Goal: Give every line below again, exactly.

▬▬▬▬▬▬▬▬▬▬

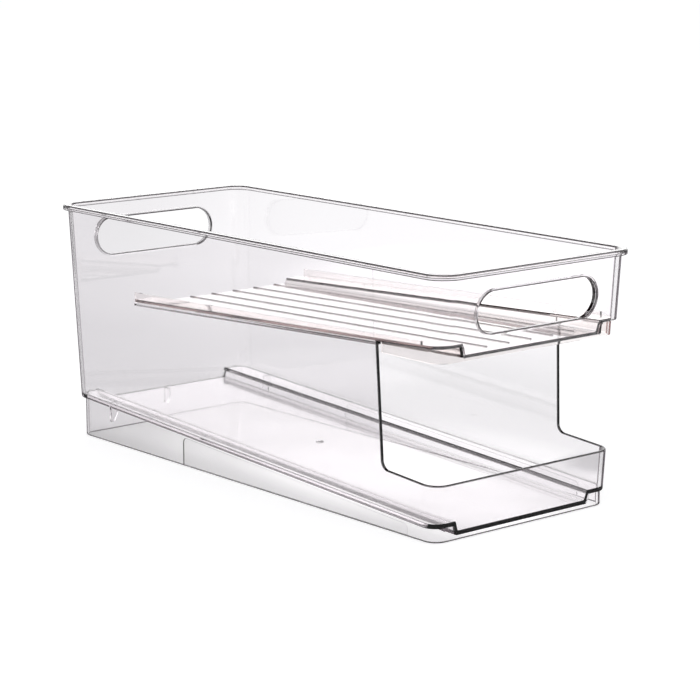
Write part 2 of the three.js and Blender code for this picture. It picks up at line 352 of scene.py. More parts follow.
class Solid:
    """One closed body in millimetres, built up by joining and cutting."""

    def __init__(self, mesh: Mesh) -> None:
        """Keep the mesh that the body is made of."""
        self.mesh = mesh

    @classmethod
    def from_shape(cls, shape: BMesh, mark: Mark = Mark.MOULDED) -> "Solid":
        """Turn the faces of a closed shape outwards and mark them.

        Args:
            shape: The closed shape, which is freed.
            mark: How its faces are marked.

        Returns:
            The body.
        """
        bmesh.ops.recalc_face_normals(shape, faces=shape.faces)
        if shape.calc_volume(signed=True) < 0:
            bmesh.ops.reverse_faces(shape, faces=shape.faces)
        for face in shape.faces:
            face.material_index = mark.value
        return cls.from_marked(shape)

    @classmethod
    def from_marked(cls, shape: BMesh) -> "Solid":
        """Take over a closed shape whose faces are marked, with a stand-in material for each mark.

        Args:
            shape: The closed shape, which is freed.

        Returns:
            The body.
        """
        mesh = bpy.data.meshes.new("part")
        shape.to_mesh(mesh)
        shape.free()
        for each in Mark:
            known = bpy.data.materials.get(each.name) or bpy.data.materials.new(each.name)
            mesh.materials.append(known)
        return cls(mesh)

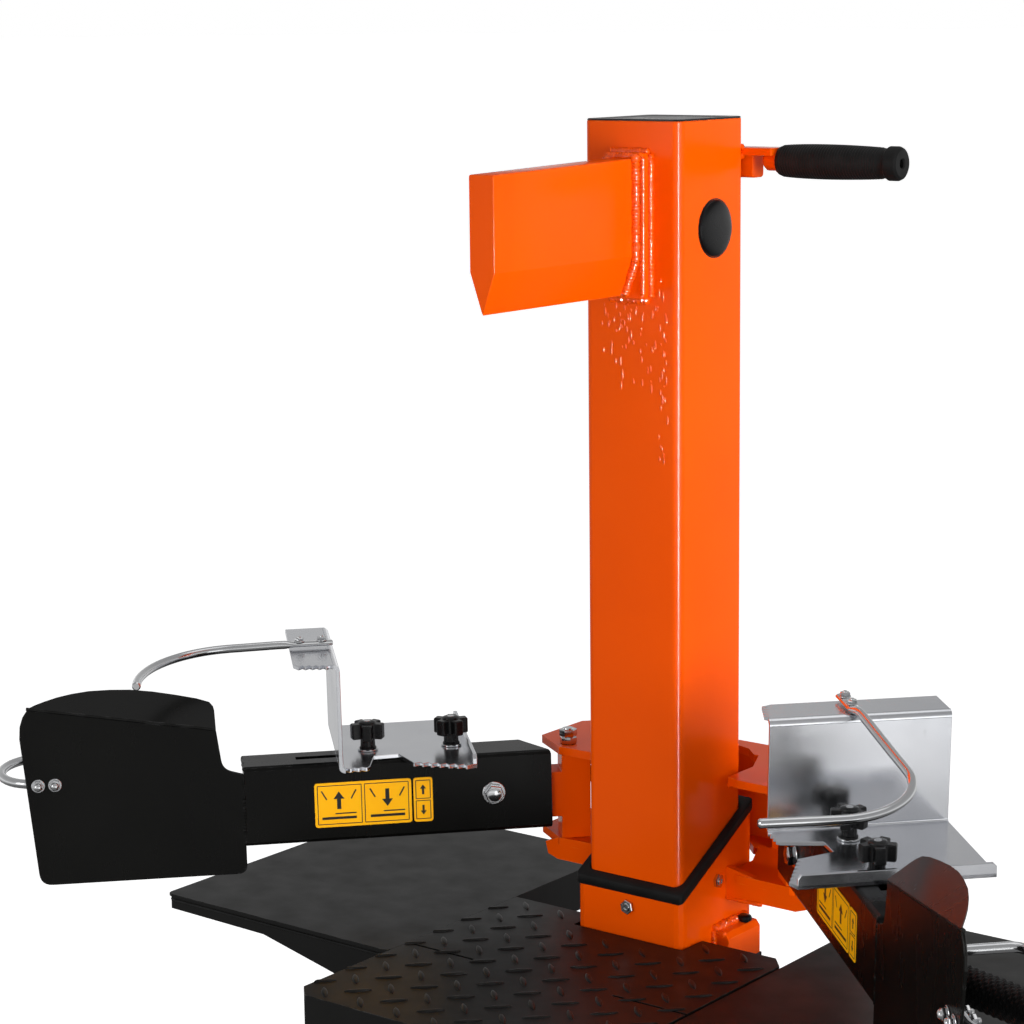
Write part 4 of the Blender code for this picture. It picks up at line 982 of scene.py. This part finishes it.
def hand_bars(side, place, body):
    """The bent bar round the hand, with its end pressed flat where it is bolted, and the studded grip."""
    radius = 4.5
    front = GUARD_IN - 0.3 - radius
    back, inner, outer = -78.0, 392.0, 560.0
    middle, reach, start = (front + back) / 2, (front - back) / 2, outer - 36
    plan = [(GUARD_BOLTS[0] - 12 + step, front) for step in (0, 7, 14, 21)]
    for angle in range(90, -91, -9):
        swing = math.radians(angle)
        plan.append((start + 36 * math.cos(swing), middle + reach * math.sin(swing)))
    plan += [(500, back), (470, back), (440, back), (inner + 15, back)]
    plan += arc((inner + 13, back + 13), 13, -90, -180, 6)
    plan += [(inner, back + 30), (inner, -20), (inner, front), (inner, GUARD_IN - 0.6)]
    path = [(u, n, LOOP_W) for u, n in plan]

    def section(run):
        flat = min(1.0, max(0.0, (38 - run) / 8))
        return radius * (1 + 0.15 * flat), radius * (1 + 0.25 * flat)
    bm = bmesh.new()
    sweep(bm, path, section, 16, place, round_ends=False)
    piece(f"loop_bar_{side}", bm, ZINC_BAR, body, [f"hand_loop_{side}"])

    first = Vector((324.0, -7.5, -4.4))
    last = Vector((548.0, -58.0, 36.0))

    def at(u):
        return first.lerp(last, (u - first.x) / (last.x - first.x))
    start, end = at(368), at(520)
    length = (end - start).length
    profile = [(9.3, 0), (13.5, 0), (14.6, 1.0), (14.8, 3)]
    spot = 4.0
    while spot < length - 8:
        profile += [(14.6, spot), (15.2, spot + 1.2), (15.2, spot + 2.4), (14.6, spot + 3.7)]
        spot += 5.0
    profile += [(14.8, length - 3), (14.4, length - 1), (13, length), (0, length)]

    def stud(angle, height):
        row = round((height - 5.8) / 5.0)
        if not 4 < height < length - 6:
            return 1.0
        turn = angle * 16 + (math.pi if row % 2 else 0)
        return 1.0 + 0.05 * max(0.0, math.cos(turn))
    bm = bmesh.new()
    lathe(bm, profile, place @ aim(start, end - start), 96, stud)
    piece(f"studded_grip_{side}", bm, RUBBER, body, [f"control_grip_{side}"], angle=60)


# ---------------------------------------------------------------- claws, knobs and hooks

CLAW_W = TUBE_H + 0.3               # underside of the claw's foot
CLAW_TOP = TUBE_H + SHEET + 104
CLAW_BACK, CLAW_FRONT = -101, 66


def toothed(start, end, teeth, depth):
    """A saw-toothed line between two places; the teeth point to higher second coordinates."""
    first, last = Vector(start), Vector(end)
    along = last - first
    out = Vector((-along.y, along.x)).normalized() * depth
    if out.y < 0:
        out = -out
    points = []
    for tooth in range(teeth):
        base = first + along * (tooth / teeth)
        points += [base, base + along * (0.42 / teeth) + out, base + along * (0.58 / teeth) + out]
    return [tuple(point) for point in points + [last]]


def claw_place(side, place):
    """Local frame of a claw: d away from its upright web over the foot, n towards the log, w up."""
    inverse = place.inverted()
    near = inverse @ joint_at(f"knob_near_{side}_turn")
    far = inverse @ joint_at(f"knob_far_{side}_turn")
    way = 1 if far.x > near.x else -1
    return place @ shift(near.x - way * 29.0, 0, 0) @ Matrix.Diagonal((way, 1, 1, 1)), way


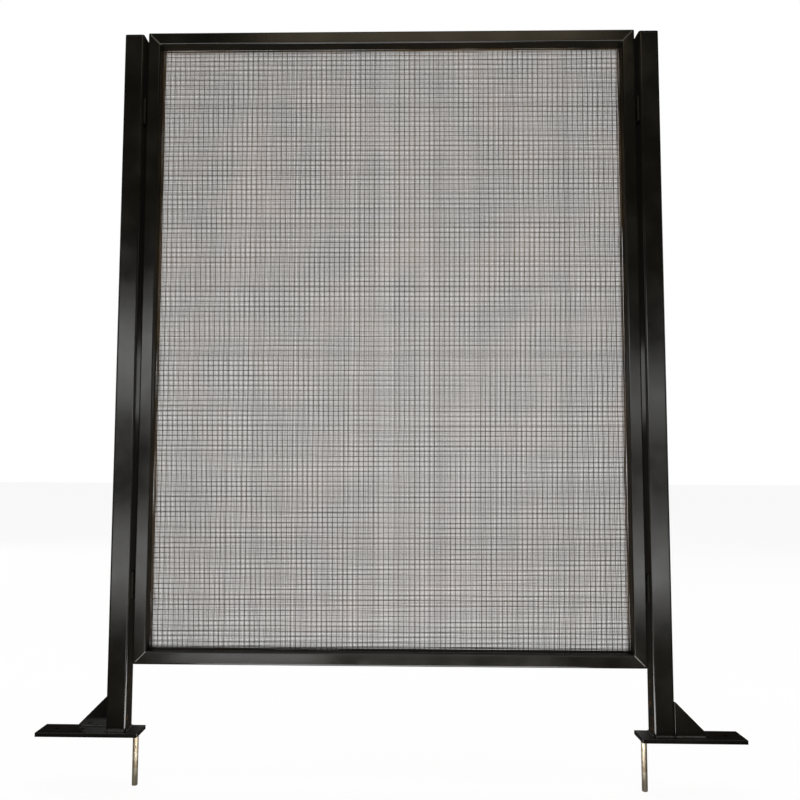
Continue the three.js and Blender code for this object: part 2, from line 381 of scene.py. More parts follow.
@dataclass(frozen=True)
class BareMetal:
    """Bare or plated steel, drawn or turned: a bright metal with lines along the way it was worked."""

    name: str
    clean: str
    stain_and_reflection: str
    roughness: float
    line_mm: float
    line_length_mm: float
    stain_and_reflection_mm: float = 12.0

    def make(self) -> bpy.types.Material:
        """Build the material.

        Returns:
            The finished material.
        """
        material = empty_material(self.name)
        tree = material.node_tree
        place = add_node(tree, "ShaderNodeTexCoord").outputs["Object"]
        stretched = add_node(
            tree,
            "ShaderNodeMapping",
            {
                "Vector": place,
                "Scale": (per_metre(self.line_mm), per_metre(self.line_mm), per_metre(self.line_length_mm)),
            },
        ).outputs[0]
        lines = add_node(
            tree, "ShaderNodeTexNoise", {"Vector": stretched, "Scale": 1.0, "Detail": 3.0}
        ).outputs["Fac"]
        # Patches of the second colour: stains on the screws; on the pin a painted reflection, standing in
        # for the brown reflection down its side.
        stain_and_reflection_patches = add_node(
            tree, "ShaderNodeTexNoise", {"Vector": place, "Scale": per_metre(self.stain_and_reflection_mm), "Detail": 4.0}
        ).outputs["Fac"]
        share = add_node(
            tree, "ShaderNodeMapRange", {"Value": stain_and_reflection_patches, 1: 0.45, 2: 0.75, 3: 0.0, 4: 1.0}
        ).outputs[0]
        base = add_node(
            tree,
            "ShaderNodeMix",
            {0: share, 6: colour(self.clean), 7: colour(self.stain_and_reflection)},
            data_type="RGBA",
        ).outputs[2]
        roughness = add_node(
            tree,
            "ShaderNodeMapRange",
            {"Value": lines, 1: 0.3, 2: 0.7, 3: self.roughness, 4: self.roughness + 0.15},
        ).outputs[0]
        grooved = add_node(
            tree, "ShaderNodeBump", {"Height": lines, "Strength": 0.4, "Distance": 0.03 * MM}
        ).outputs[0]
        shader = add_node(
            tree,
            "ShaderNodeBsdfPrincipled",
            {"Base Color": base, "Roughness": roughness, "Normal": grooved, "Metallic": 1.0},
        ).outputs[0]
        add_node(tree, "ShaderNodeOutputMaterial", {"Surface": shader})
        return material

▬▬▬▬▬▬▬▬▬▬

The completed task:
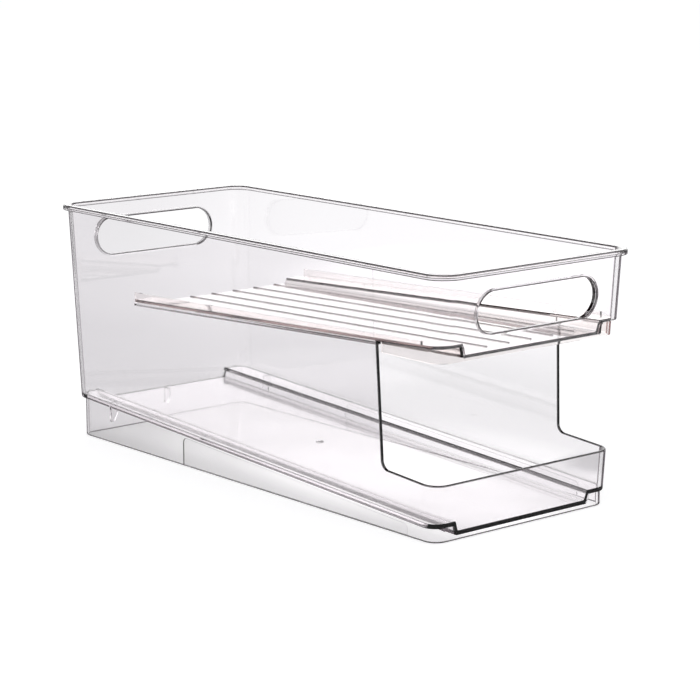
Write part 2 of the three.js and Blender code for this picture. It picks up at line 352 of scene.py. More parts follow.
class Solid:
    """One closed body in millimetres, built up by joining and cutting."""

    def __init__(self, mesh: Mesh) -> None:
        """Keep the mesh that the body is made of."""
        self.mesh = mesh

    @classmethod
    def from_shape(cls, shape: BMesh, mark: Mark = Mark.MOULDED) -> "Solid":
        """Turn the faces of a closed shape outwards and mark them.

        Args:
            shape: The closed shape, which is freed.
            mark: How its faces are marked.

        Returns:
            The body.
        """
        bmesh.ops.recalc_face_normals(shape, faces=shape.faces)
        if shape.calc_volume(signed=True) < 0:
            bmesh.ops.reverse_faces(shape, faces=shape.faces)
        for face in shape.faces:
            face.material_index = mark.value
        return cls.from_marked(shape)

    @classmethod
    def from_marked(cls, shape: BMesh) -> "Solid":
        """Take over a closed shape whose faces are marked, with a stand-in material for each mark.

        Args:
            shape: The closed shape, which is freed.

        Returns:
            The body.
        """
        mesh = bpy.data.meshes.new("part")
        shape.to_mesh(mesh)
        shape.free()
        for each in Mark:
            known = bpy.data.materials.get(each.name) or bpy.data.materials.new(each.name)
            mesh.materials.append(known)
        return cls(mesh)

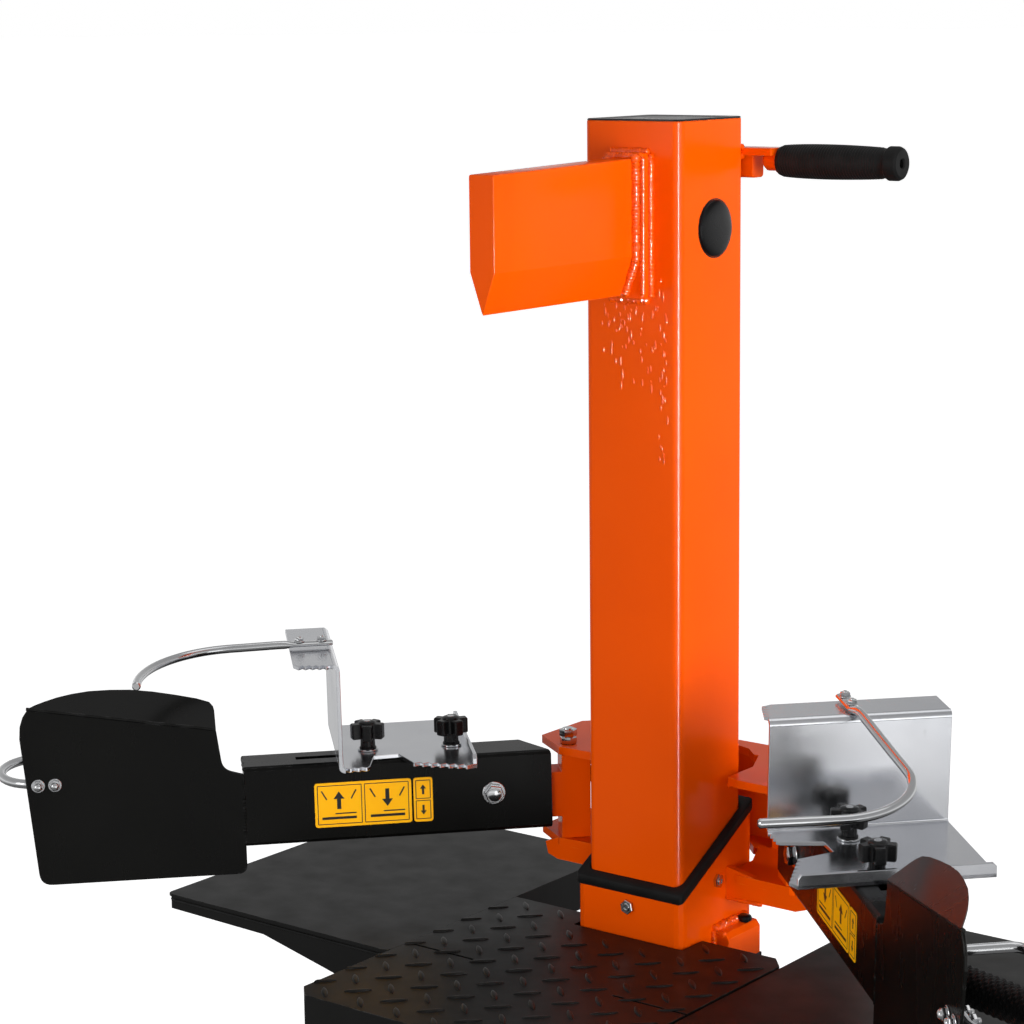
Write part 4 of the Blender code for this picture. It picks up at line 982 of scene.py. This part finishes it.
def hand_bars(side, place, body):
    """The bent bar round the hand, with its end pressed flat where it is bolted, and the studded grip."""
    radius = 4.5
    front = GUARD_IN - 0.3 - radius
    back, inner, outer = -78.0, 392.0, 560.0
    middle, reach, start = (front + back) / 2, (front - back) / 2, outer - 36
    plan = [(GUARD_BOLTS[0] - 12 + step, front) for step in (0, 7, 14, 21)]
    for angle in range(90, -91, -9):
        swing = math.radians(angle)
        plan.append((start + 36 * math.cos(swing), middle + reach * math.sin(swing)))
    plan += [(500, back), (470, back), (440, back), (inner + 15, back)]
    plan += arc((inner + 13, back + 13), 13, -90, -180, 6)
    plan += [(inner, back + 30), (inner, -20), (inner, front), (inner, GUARD_IN - 0.6)]
    path = [(u, n, LOOP_W) for u, n in plan]

    def section(run):
        flat = min(1.0, max(0.0, (38 - run) / 8))
        return radius * (1 + 0.15 * flat), radius * (1 + 0.25 * flat)
    bm = bmesh.new()
    sweep(bm, path, section, 16, place, round_ends=False)
    piece(f"loop_bar_{side}", bm, ZINC_BAR, body, [f"hand_loop_{side}"])

    first = Vector((324.0, -7.5, -4.4))
    last = Vector((548.0, -58.0, 36.0))

    def at(u):
        return first.lerp(last, (u - first.x) / (last.x - first.x))
    start, end = at(368), at(520)
    length = (end - start).length
    profile = [(9.3, 0), (13.5, 0), (14.6, 1.0), (14.8, 3)]
    spot = 4.0
    while spot < length - 8:
        profile += [(14.6, spot), (15.2, spot + 1.2), (15.2, spot + 2.4), (14.6, spot + 3.7)]
        spot += 5.0
    profile += [(14.8, length - 3), (14.4, length - 1), (13, length), (0, length)]

    def stud(angle, height):
        row = round((height - 5.8) / 5.0)
        if not 4 < height < length - 6:
            return 1.0
        turn = angle * 16 + (math.pi if row % 2 else 0)
        return 1.0 + 0.05 * max(0.0, math.cos(turn))
    bm = bmesh.new()
    lathe(bm, profile, place @ aim(start, end - start), 96, stud)
    piece(f"studded_grip_{side}", bm, RUBBER, body, [f"control_grip_{side}"], angle=60)


# ---------------------------------------------------------------- claws, knobs and hooks

CLAW_W = TUBE_H + 0.3               # underside of the claw's foot
CLAW_TOP = TUBE_H + SHEET + 104
CLAW_BACK, CLAW_FRONT = -101, 66


def toothed(start, end, teeth, depth):
    """A saw-toothed line between two places; the teeth point to higher second coordinates."""
    first, last = Vector(start), Vector(end)
    along = last - first
    out = Vector((-along.y, along.x)).normalized() * depth
    if out.y < 0:
        out = -out
    points = []
    for tooth in range(teeth):
        base = first + along * (tooth / teeth)
        points += [base, base + along * (0.42 / teeth) + out, base + along * (0.58 / teeth) + out]
    return [tuple(point) for point in points + [last]]


def claw_place(side, place):
    """Local frame of a claw: d away from its upright web over the foot, n towards the log, w up."""
    inverse = place.inverted()
    near = inverse @ joint_at(f"knob_near_{side}_turn")
    far = inverse @ joint_at(f"knob_far_{side}_turn")
    way = 1 if far.x > near.x else -1
    return place @ shift(near.x - way * 29.0, 0, 0) @ Matrix.Diagonal((way, 1, 1, 1)), way


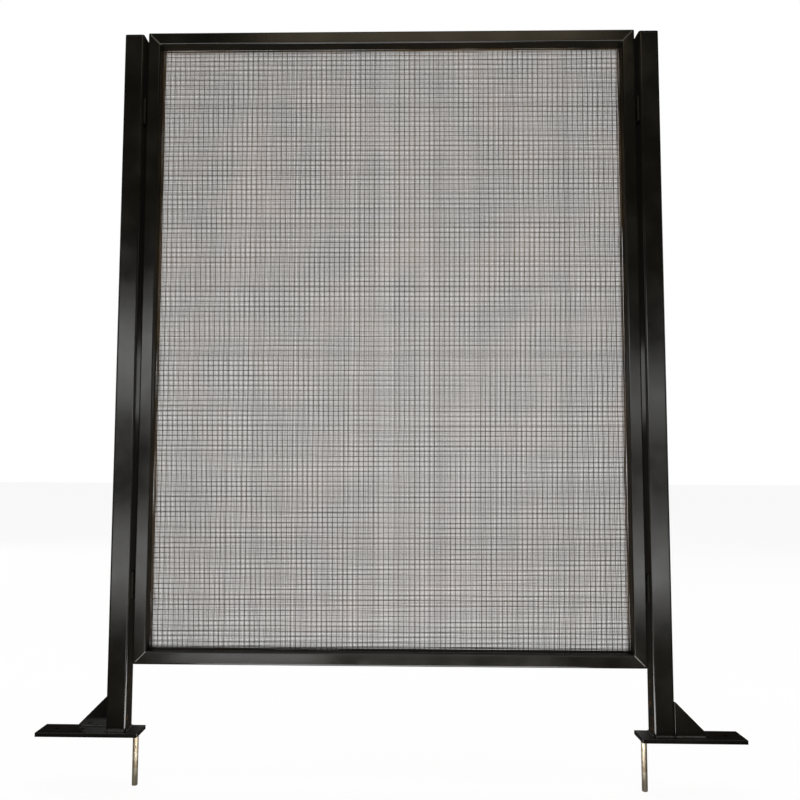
Continue the three.js and Blender code for this object: part 2, from line 381 of scene.py. More parts follow.
@dataclass(frozen=True)
class BareMetal:
    """Bare or plated steel, drawn or turned: a bright metal with lines along the way it was worked."""

    name: str
    clean: str
    stain_and_reflection: str
    roughness: float
    line_mm: float
    line_length_mm: float
    stain_and_reflection_mm: float = 12.0

    def make(self) -> bpy.types.Material:
        """Build the material.

        Returns:
            The finished material.
        """
        material = empty_material(self.name)
        tree = material.node_tree
        place = add_node(tree, "ShaderNodeTexCoord").outputs["Object"]
        stretched = add_node(
            tree,
            "ShaderNodeMapping",
            {
                "Vector": place,
                "Scale": (per_metre(self.line_mm), per_metre(self.line_mm), per_metre(self.line_length_mm)),
            },
        ).outputs[0]
        lines = add_node(
            tree, "ShaderNodeTexNoise", {"Vector": stretched, "Scale": 1.0, "Detail": 3.0}
        ).outputs["Fac"]
        # Patches of the second colour: stains on the screws; on the pin a painted reflection, standing in
        # for the brown reflection down its side.
        stain_and_reflection_patches = add_node(
            tree, "ShaderNodeTexNoise", {"Vector": place, "Scale": per_metre(self.stain_and_reflection_mm), "Detail": 4.0}
        ).outputs["Fac"]
        share = add_node(
            tree, "ShaderNodeMapRange", {"Value": stain_and_reflection_patches, 1: 0.45, 2: 0.75, 3: 0.0, 4: 1.0}
        ).outputs[0]
        base = add_node(
            tree,
            "ShaderNodeMix",
            {0: share, 6: colour(self.clean), 7: colour(self.stain_and_reflection)},
            data_type="RGBA",
        ).outputs[2]
        roughness = add_node(
            tree,
            "ShaderNodeMapRange",
            {"Value": lines, 1: 0.3, 2: 0.7, 3: self.roughness, 4: self.roughness + 0.15},
        ).outputs[0]
        grooved = add_node(
            tree, "ShaderNodeBump", {"Height": lines, "Strength": 0.4, "Distance": 0.03 * MM}
        ).outputs[0]
        shader = add_node(
            tree,
            "ShaderNodeBsdfPrincipled",
            {"Base Color": base, "Roughness": roughness, "Normal": grooved, "Metallic": 1.0},
        ).outputs[0]
        add_node(tree, "ShaderNodeOutputMaterial", {"Surface": shader})
        return material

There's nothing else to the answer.